Row over 'pseudo science'

二月 6, 2004

Aberdeen University has been accused of promoting "pseudo-science" by setting up the Centre for the Study of Spirituality, Health and Disability, writes Olga Wojtas.

The National Secular Society, whose honorary associates include academics Peter Atkins, Francis Crick, Richard Dawkins, A. C. Grayling, Ted Honderich and David Starkey, called the centre a waste of money and a disturbing blurring of science and religion.

The society has been angered by Aberdeen's comment that, over the past decade, there has been worldwide recognition that spirituality and health are closely related.

Keith Porteous Wood, the society's executive director, said: "We are concerned that this highly speculative and in many ways scientifically questionable work is being promoted by a secular and publicly funded university.
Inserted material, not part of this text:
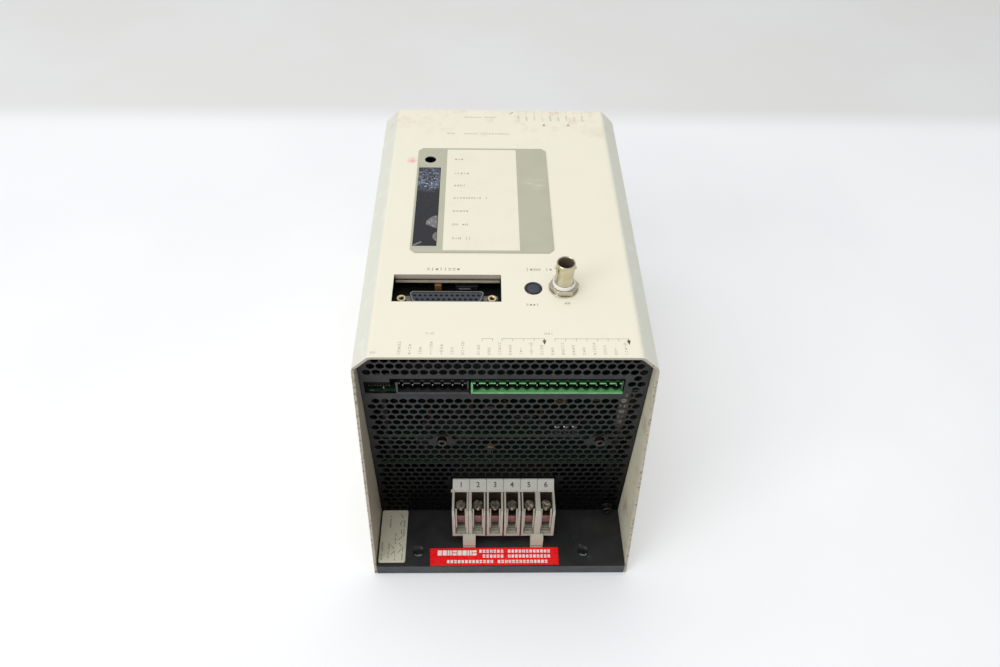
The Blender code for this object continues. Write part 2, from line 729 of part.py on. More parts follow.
def make_power_parts(black, can):
    low = BASE_TOP + GAP
    module = box("power_module", (-62 * MM, -20 * MM, low), (-2 * MM, 22 * MM, low + 24 * MM), black)
    bevelled(module, 1 * MM)
    height = 44 * MM
    profile = [(0, height), (15 * MM, height), (16.5 * MM, height - 1.5 * MM)]
    profile += [(16.5 * MM, 1 * MM), (15.5 * MM, 0), (0, 0)]
    smoothed(turned("bus_capacitor", profile, can, (38 * MM, 10 * MM, low), 28))


# Power terminals


def cell_centre(cell):
    return BLOCK_X + (cell - (CELLS - 1) / 2) * CELL_PITCH


def block_outline():
    """The terminals' side shape, as (y, z): a sloping front and back, and claws that hold the rail."""
    front = BLOCK_Y - BLOCK_HALF_LENGTH
    rail_front = BLOCK_Y - RAIL_HALF_WIDTH
    rail_top = BASE_TOP + GAP + RAIL_HEIGHT
    claw_low = rail_top - 3.2 * MM
    flange_low = rail_top - RAIL_THICKNESS - GAP
    near = [
        (front + BLOCK_SLOPE, BLOCK_TOP),
        (front, BLOCK_LOW),
        (rail_front - 2 * MM, claw_low),
        (rail_front + 1.6 * MM, claw_low),
        (rail_front + 1.6 * MM, flange_low),
        (rail_front - GAP, flange_low),
        (rail_front - GAP, rail_top + GAP),
    ]
    return near + [(2 * BLOCK_Y - y, z) for y, z in reversed(near)]


def channel_mesh(x):
    """The wire channel at the front. It widens and falls towards its mouth, so that a wire slides in."""
    front = BLOCK_Y - BLOCK_HALF_LENGTH - 3 * MM
    back = -116 * MM
    top = BLOCK_TOP + 2 * MM
    sections = (
        (front, CHANNEL_MOUTH / 2 + 0.3 * MM, CHANNEL_FLOOR - 2 * MM),
        (back, CHANNEL_NARROW / 2, CHANNEL_FLOOR),
    )
    work = bmesh.new()
    rings = []
    for y, half, floor in sections:
        wide = CHANNEL_WIDE / 2 + 0.05 * MM
        corners = ((x - half, floor), (x + half, floor), (x + wide, top), (x - wide, top))
        rings.append([work.verts.new((px, y, z)) for px, z in corners])
    work.faces.new(rings[0])
    work.faces.new(rings[1])
    for i in range(4):
        j = (i + 1) % 4
        work.faces.new((rings[0][i], rings[0][j], rings[1][j], rings[1][i]))
    bmesh.ops.triangulate(work, faces=work.faces)
    return mesh_from("channel", work)


def cut_cell(block, cell):
    x = cell_centre(cell)
    wide = CHANNEL_WIDE / 2
    well_low = (x - wide, -117.9 * MM, CHANNEL_FLOOR)
    well = box_cutter(f"well_{cell + 1}", well_low, (x + wide, CHANNEL_BACK, BLOCK_TOP + 2 * MM))
    boolean(block, well)
    boolean(block, add_cutter(f"channel_{cell + 1}", channel_mesh(x)))


def make_terminal_block(name, cells, look, foot_x=None):
    left = cell_centre(cells[0]) - CELL_PITCH / 2 + GAP / 2
    right = cell_centre(cells[-1]) + CELL_PITCH / 2 - GAP / 2
    block = add_object(name, prism_mesh(name, block_outline(), left, right, "X"), look)
    for cell in cells:
        cut_cell(block, cell)
    if foot_x is None:
        middle = (left + right) / 2
        groove_low = (middle - 0.3 * MM, -130 * MM, 0)
        groove_high = (middle + 0.3 * MM, -118.8 * MM, 50 * MM)
        boolean(block, box_cutter(name + "_groove", groove_low, groove_high))
        return block
    foot_low = (foot_x - FOOT_WIDTH / 2, -126.6 * MM, BASE_TOP + GAP)
    foot_high = (foot_x + FOOT_WIDTH / 2, -121.5 * MM, BLOCK_LOW + 1.2 * MM)
    foot = box(name + "_foot", foot_low, foot_high, look)
    joined(block, foot)
    groove_low = (foot_x - FOOT_WIDTH, -130 * MM, BASE_TOP + 2.2 * MM)
    groove_high = (foot_x + FOOT_WIDTH, -126.2 * MM, BASE_TOP + 2.9 * MM)
    boolean(block, box_cutter(name + "_foot_groove", groove_low, groove_high))
    return block


def make_clamp(number, x, look):
    """The saddle that presses on a wire. Its bore clears the screw it hangs on."""
    width, depth, height = CLAMP_SIZE
    low = (x - width / 2, CLAMP_CENTRE_Y - depth / 2, CLAMP_LOW)
    high = (x + width / 2, CLAMP_CENTRE_Y + depth / 2, CLAMP_LOW + height)
    clamp = box(f"wire_clamp_{number}", low, high, look)
    bore = cylinder_mesh("clamp_bore", SCREW_SHANK_RADIUS + 0.3 * MM, 40 * MM, 16)
    boolean(clamp, add_cutter(f"clamp_bore_{number}", bore, (x, SCREW_Y, CLAMP_LOW)))


def make_terminal_screw(number, x, look):
    head = SCREW_HEAD_RADIUS
    shank = SCREW_SHANK_RADIUS
    low = SCREW_HEAD_LOW
    top = SCREW_HEAD_HIGH
    tip = CLAMP_LOW + 1 * MM
    profile = [(0, top), (head - 0.4 * MM, top), (head, top - 0.4 * MM), (head, low)]
    profile += [(shank, low), (shank, tip), (0, tip)]
    screw = turned(f"terminal_screw_{number}", profile, look, (x, SCREW_Y, 0), 20)
    slot = box_mesh("screw_slot", (8 * MM, 0.9 * MM, 2.4 * MM))
    cutter = add_cutter(f"screw_slot_{number}", slot, (x, SCREW_Y, top))
    cutter.rotation_euler = (0, 0, math.radians(25 + 23 * number))
    boolean(screw, cutter)
    smoothed(screw)


def make_rail(look):
    """A top-hat rail across the drive, which holds the terminals."""
    low = BASE_TOP + GAP
    high = low + RAIL_HEIGHT
    wide = RAIL_HALF_WIDTH
    inner = 13.5 * MM
    sheet = RAIL_THICKNESS
    half = [
        (0, low + sheet),
        (inner - sheet, low + sheet),
        (inner - sheet, high),
        (wide, high),
        (wide, high - sheet),
        (inner, high - sheet),
        (inner, low),
        (0, low),
    ]
    outline = [(BLOCK_Y + y, z) for y, z in half] + [(BLOCK_Y - y, z) for y, z in reversed(half[1:-1])]
    reach = CELLS * CELL_PITCH / 2
    add_object("din_rail", prism_mesh("din_rail", outline, BLOCK_X - reach, BLOCK_X + reach, "X"), look)


def make_marker_strip(look):
    """The strip that names the terminals: its face slopes up and back, to be read from above."""
    foot = BLOCK_TOP + GAP
    outline = [(-107.9 * MM, foot), (-107.9 * MM, foot + 0.9 * MM), (-102.8 * MM, 46 * MM)]
    outline += [(-101.9 * MM, 46 * MM), (-101.9 * MM, foot)]
    reach = CELLS * CELL_PITCH / 2 - 0.3 * MM
    mesh = prism_mesh("marker_strip", outline, BLOCK_X - reach, BLOCK_X + reach, "X")
    add_object("marker_strip", mesh, look)


def make_terminals(body_look, metal, zinc):
    boundary = CELL_PITCH / 2
    make_terminal_block("terminal_block_left", (0, 1), body_look, cell_centre(0) + boundary)
    make_terminal_block("terminal_block_middle", (2, 3), body_look)
    make_terminal_block("terminal_block_right", (4, 5), body_look, cell_centre(4) + boundary)
    for cell in range(CELLS):
        make_clamp(cell + 1, cell_centre(cell), metal)
        make_terminal_screw(cell + 1, cell_centre(cell), zinc)
    make_rail(zinc)
    make_marker_strip(body_look)


def main():
    cream = material("cream_paint", (0.83, 0.80, 0.68), 0.45)
    black_paint = material("black_paint", (0.03, 0.03, 0.033), 0.5)
    overlay_film = material("overlay_film", (0.47, 0.46, 0.37), 0.4)
    dark_window = material("dark_window", (0.02, 0.025, 0.035), 0.08)
    nickel = material("nickel", (0.72, 0.69, 0.6), 0.25, 1.0)
    zinc = material("zinc", (0.6, 0.6, 0.58), 0.35, 1.0)
    brass = material("brass", (0.75, 0.6, 0.35), 0.3, 1.0)
    black_screw = material("black_screw", (0.04, 0.04, 0.04), 0.3, 1.0)
    white_plastic = material("white_plastic", (0.85, 0.85, 0.82), 0.4)
    black_plastic = material("black_plastic", (0.02, 0.02, 0.02), 0.4)
    blue_grey_plastic = material("blue_grey_plastic", (0.14, 0.17, 0.2), 0.45)
    green_plastic = material("green_plastic", (0.04, 0.33, 0.1), 0.4)
    beige_plastic = material("beige_plastic", (0.6, 0.57, 0.48), 0.45)
    green_board = material("green_board", (0.03, 0.16, 0.09), 0.4)
    dark_board = material("dark_board", (0.02, 0.06, 0.04), 0.4)
    capacitor_sleeve = material("capacitor_sleeve", (0.03, 0.04, 0.1), 0.35)

    make_cover(cream)
    make_base_plate(black_paint)
    make_front_grille(black_paint)
    make_rear_grille(black_paint)
    make_fasteners(black_screw, zinc)
    make_overlay(overlay_film)
    make_windows(dark_window)
    make_bnc(nickel, white_plastic)
    make_programmer_socket(zinc, blue_grey_plastic, brass)
    make_reset(white_plastic, black_plastic)
    make_boards(green_board, dark_board)
    make_standoffs(zinc)
    make_header("black_header", BLACK_HEADER_FIRST_PIN, BLACK_HEADER_WAYS, -1, black_plastic)
    make_header("green_header", GREEN_HEADER_FIRST_PIN, GREEN_HEADER_WAYS, -1, green_plastic)
    make_header("rear_header", REAR_HEADER_FIRST_PIN, REAR_HEADER_WAYS, 1, green_plastic)
    make_dip_switch(black_plastic, white_plastic)
    make_power_parts(black_plastic, capacitor_sleeve)
    make_terminals(beige_plastic, zinc, zinc)


clear_scene()
parts = new_collection("servo_drive")
cutters = new_collection("cutters")
drive = bpy.data.objects.new("servo_drive_origin", None)
parts.objects.link(drive)
main()
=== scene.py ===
"""The servo drive's looks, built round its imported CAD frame. Shapes are worked out in millimetres."""

import math
import random

import bmesh
import bpy
from mathutils import Matrix, Vector


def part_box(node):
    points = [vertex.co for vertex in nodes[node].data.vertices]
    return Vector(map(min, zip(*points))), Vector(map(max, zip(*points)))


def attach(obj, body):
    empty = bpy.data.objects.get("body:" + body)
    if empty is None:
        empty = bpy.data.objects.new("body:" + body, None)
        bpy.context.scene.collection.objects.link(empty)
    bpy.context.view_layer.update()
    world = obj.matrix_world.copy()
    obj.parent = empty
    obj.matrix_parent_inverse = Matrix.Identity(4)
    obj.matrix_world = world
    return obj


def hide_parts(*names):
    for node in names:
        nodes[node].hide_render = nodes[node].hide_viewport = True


MM = 0.001
ROOT = "chassis"

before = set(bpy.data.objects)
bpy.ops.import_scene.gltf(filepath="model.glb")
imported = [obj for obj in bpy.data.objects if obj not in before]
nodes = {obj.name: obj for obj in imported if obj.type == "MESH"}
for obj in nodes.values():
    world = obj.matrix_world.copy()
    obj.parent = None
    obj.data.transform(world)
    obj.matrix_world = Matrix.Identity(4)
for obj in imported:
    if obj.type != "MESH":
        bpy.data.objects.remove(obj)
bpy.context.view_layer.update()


def box_mm(node):
    """A CAD node's lowest and highest corners, in millimetres."""
    low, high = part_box(node)
    return low / MM, high / MM


def middle(node):
    """The middle of a CAD node's box, in millimetres."""
    low, high = box_mm(node)
    return (low + high) / 2


FACE = box_mm("cover")[1].z
PLATE = box_mm("base_plate")[1].z
MOUNT_HOLE_X, MOUNT_HOLE_Y = 49, 128.7
SLOT_BOTTOM, SLOT_TOP = 125.5, 137.4
HEADER_PITCH = 5.08
FIRST_PIN = {"black_header": -51.9, "green_header": -13.9, "rear_header": 11.9}


# ---- materials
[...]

"We suspect that, whatever the stated motive, it will result in evangelisation by the back door, using taxpayers' money to do it."

Mr Wood said he was also concerned that the centre might encourage a philosophy that illness or disability sprang from lack of faith or deficient "spirituality".

But the centre said it had been wrongly caricatured.

John Swinton, professor in practical theology and pastoral care, said: "We have no intentions of 'baptising people behind their backs'. Our desire is to help hold on to the caring heart of healthcare practices and ensure the inner feelings and experiences of patients are valued and cared for in ways that encourage health even in the midst of illness."

The centre said that while spirituality may include religion, the two were not synonymous.

Professor Swinton, who was a psychiatric nurse for 16 years, said that while people were moving away from institutional religion, they remained interested in spirituality, which was to do with the search for meaning, hope, value and purpose.